## What the task requires:
Give back all the data exactly, line by line.

## Information supplied:
((
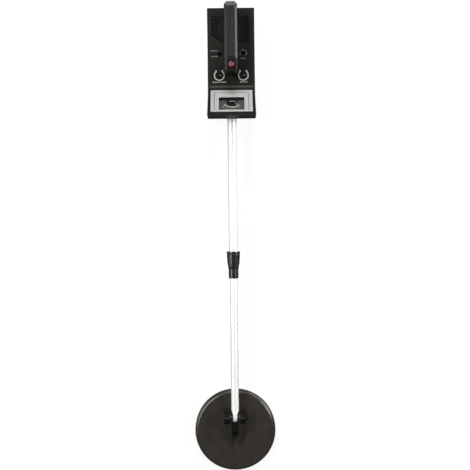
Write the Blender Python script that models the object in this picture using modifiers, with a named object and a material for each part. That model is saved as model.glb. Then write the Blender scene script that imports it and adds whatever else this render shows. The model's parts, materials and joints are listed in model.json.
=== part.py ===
"""A hobby metal detector: a control box with a handle, a telescopic stem and a tilting round search coil.

Metres, +Z up. It lies on its rubber feet and on its folded coil. +Y runs from the coil to the control
box, and the origin is on the floor at the middle of its length.
"""

import math

import bmesh
import bpy
from mathutils import Matrix, Vector

# Driving dimensions
HALF_LENGTH = 0.5776
GAP = 0.0003
STEM_Z = 0.044

COIL_RADIUS = 0.1016
COIL_HEIGHT = 0.022
COIL_Y = -HALF_LENGTH + COIL_RADIUS
COIL_WALL = 0.0025
PIVOT_Y = -0.4395
EAR_INNER_X = 0.0098
EAR_OUTER_X = 0.0128
EAR_RADIUS = 0.011
EAR_FRONT_Y = -0.5195
BOLT_RADIUS = 0.003
BOLT_HOLE_RADIUS = 0.0033
THUMB_RADIUS = 0.0155

LOWER_TUBE_RADIUS = 0.009525
UPPER_TUBE_RADIUS = 0.0111
TUBE_WALL = 0.0012
LOWER_TUBE_INNER_END_Y = 0.100
UPPER_TUBE_LOW_Y = -0.0588
UPPER_TUBE_HIGH_Y = 0.350
TUBE_END_HALF_WIDTH = 0.00625
COLLAR_HIGH_Y = -0.0235
COLLAR_LOW_Y = -0.0905

REAR_HALF_WIDTH = 0.0583
CASE_HALF_WIDTH = 0.0575
HUMP_HALF_WIDTH = 0.0592
CASE_WALL = 0.0025
CASE_REAR_Y = HALF_LENGTH
CASE_BOTTOM_Z = 0.003
PARTING_Z = 0.062
FACE_Z = 0.070
UNDER_FACE_Z = FACE_Z - CASE_WALL - GAP
HUMP_REAR_Y = 0.380
HUMP_FRONT_Y = 0.305
HUMP_TOP_Z = 0.1185
SCREW_PLACES = [(x, y) for x in (-0.046, 0.046) for y in (0.345, 0.555)]
SCREW_BORE_RADIUS = 0.00195
FOOT_PLACES = [(x, y) for x in (-0.044, 0.044) for y in (0.3335, 0.567)]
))
## Final answer:
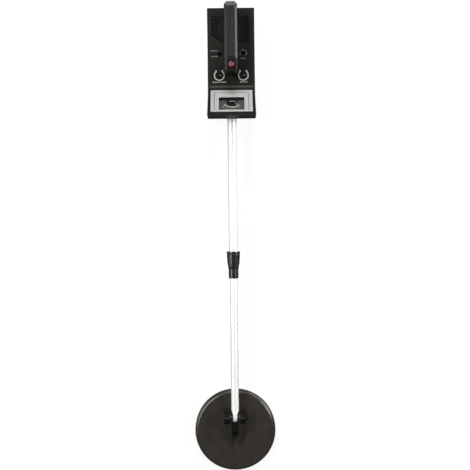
Write the Blender Python script that models the object in this picture using modifiers, with a named object and a material for each part. That model is saved as model.glb. Then write the Blender scene script that imports it and adds whatever else this render shows. The model's parts, materials and joints are listed in model.json.
=== part.py ===
"""A hobby metal detector: a control box with a handle, a telescopic stem and a tilting round search coil.

Metres, +Z up. It lies on its rubber feet and on its folded coil. +Y runs from the coil to the control
box, and the origin is on the floor at the middle of its length.
"""

import math

import bmesh
import bpy
from mathutils import Matrix, Vector

# Driving dimensions
HALF_LENGTH = 0.5776
GAP = 0.0003
STEM_Z = 0.044

COIL_RADIUS = 0.1016
COIL_HEIGHT = 0.022
COIL_Y = -HALF_LENGTH + COIL_RADIUS
COIL_WALL = 0.0025
PIVOT_Y = -0.4395
EAR_INNER_X = 0.0098
EAR_OUTER_X = 0.0128
EAR_RADIUS = 0.011
EAR_FRONT_Y = -0.5195
BOLT_RADIUS = 0.003
BOLT_HOLE_RADIUS = 0.0033
THUMB_RADIUS = 0.0155

LOWER_TUBE_RADIUS = 0.009525
UPPER_TUBE_RADIUS = 0.0111
TUBE_WALL = 0.0012
LOWER_TUBE_INNER_END_Y = 0.100
UPPER_TUBE_LOW_Y = -0.0588
UPPER_TUBE_HIGH_Y = 0.350
TUBE_END_HALF_WIDTH = 0.00625
COLLAR_HIGH_Y = -0.0235
COLLAR_LOW_Y = -0.0905

REAR_HALF_WIDTH = 0.0583
CASE_HALF_WIDTH = 0.0575
HUMP_HALF_WIDTH = 0.0592
CASE_WALL = 0.0025
CASE_REAR_Y = HALF_LENGTH
CASE_BOTTOM_Z = 0.003
PARTING_Z = 0.062
FACE_Z = 0.070
UNDER_FACE_Z = FACE_Z - CASE_WALL - GAP
HUMP_REAR_Y = 0.380
HUMP_FRONT_Y = 0.305
HUMP_TOP_Z = 0.1185
SCREW_PLACES = [(x, y) for x in (-0.046, 0.046) for y in (0.345, 0.555)]
SCREW_BORE_RADIUS = 0.00195
FOOT_PLACES = [(x, y) for x in (-0.044, 0.044) for y in (0.3335, 0.567)]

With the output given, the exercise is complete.